In recent times, Judge Holden has been in the conversation as being one of the greatest literary villains penned by an author from the twentieth century - an antagonist worthy of the likes of Lucifer from John Milton's epic poem Paradise Lost, or Mephistopheles from Johann Wolfgang von Goethe's play Faust.
*Recurring appearances*
- male senior
- male adult
1. (Speaking in a theatrical manner to the Christian congregation listening to Reverend Green's sermon) Ladies and gentlemen I feel it my duty to inform you that the man holding this revival is an imposter. He holds no papers of divinity from any institution recognized or improvised. He is altogether devoid of the least qualification to the office he has usurped and has only committed to memory a few passages from the good book for the purpose of lending to his fraudulent sermons some faint flavor of the piety he despises. In truth, the gentleman standing here before you posing as a minister of the Lord is not only totally illiterate but is also wanted by the law in the states of Tennessee, Kentucky, Mississippi, and Arkansas ... On a variety of charges the most recent of which involved a girl of eleven years. Said, eleven! Who had come to him in trust and whom he was surprised in the act of violating while actually clothed in the livery of his God. 2. (Explaining why he maps and collects remnants of his desert surrounding for his ledger) Whatever exists ... Whatever in creation exists without my knowledge exists without my consent.

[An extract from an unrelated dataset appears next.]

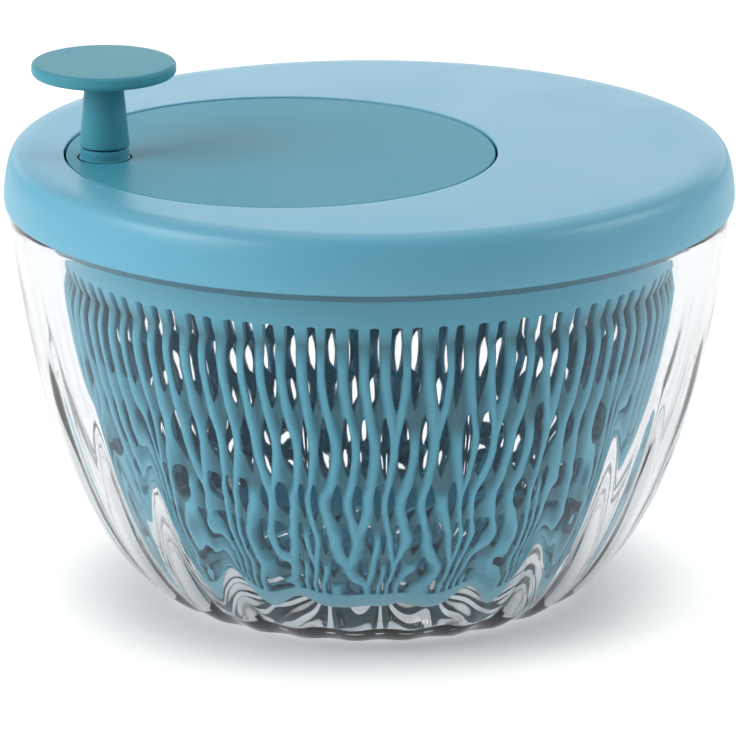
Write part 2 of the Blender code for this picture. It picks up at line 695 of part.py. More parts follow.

3. If God meant to interfere in the degeneracy of mankind would he not have done so by now? Wolves cull themselves, man! What other creature could? And is the race of man not more predacious yet? The way of the world is to bloom and to flower and die but in the affairs of men there is no waning and the noon of his expression signals the onset of night… This you see here, these ruins wondered at by tribes of savages, do you not think that this will be again? Aye. And again. With other people, with other sons. 4. It makes no difference what men think of war. War endures. As well ask men what they think of stone. War was always here. Before man was, war waited for him. The ultimate trade awaiting its ultimate practitioner ... That is the way it was and will be. That way and not some other way.
5. Men are born for games. Nothing else. Every child knows that play is nobler than work. He knows too that the worth or merit of a game is not inherent in the game itself but rather in the value of that which is put at hazard. Games of chance require a wager to have meaning at all. Games of sport involve the skill and strength of the opponents and the humiliation of defeat and the pride of victory are in themselves sufficient stake because they inhere in the worth of the principals and define them. But trial of chance or trial of worth all games aspire to the condition of war for here that which is wagered swallows up game, player, all. Suppose two men at cards with nothing to wager save their lives. Who has not heard such a tale? A turn of the card. The whole universe for such a player has labored clanking to this moment which will tell if he is to die at that man’s hand or that man at his. What more certain validation of a man’s worth could there be? This enhancement of the game to its ultimate state admits no argument concerning the notion of fate. The selection of one man over another is a preference absolute and irrevocable and it is a dull man indeed who could reckon so profound a decision without agency or significance either one. In such games as have for their stake the annihilation of the defeated the decisions are quite clear. This man holding this particular arrangement of cards in his hand is thereby removed from existence. This is the nature of war, whose stake is at once the game and the authority and the justification. Seen so, war is the truest form of divination. It is the testing of one’s will and the will of another within that larger will which because it binds them is therefore forced to select. War is the ultimate game because war is at last a forcing of the unity of existence ... War is god.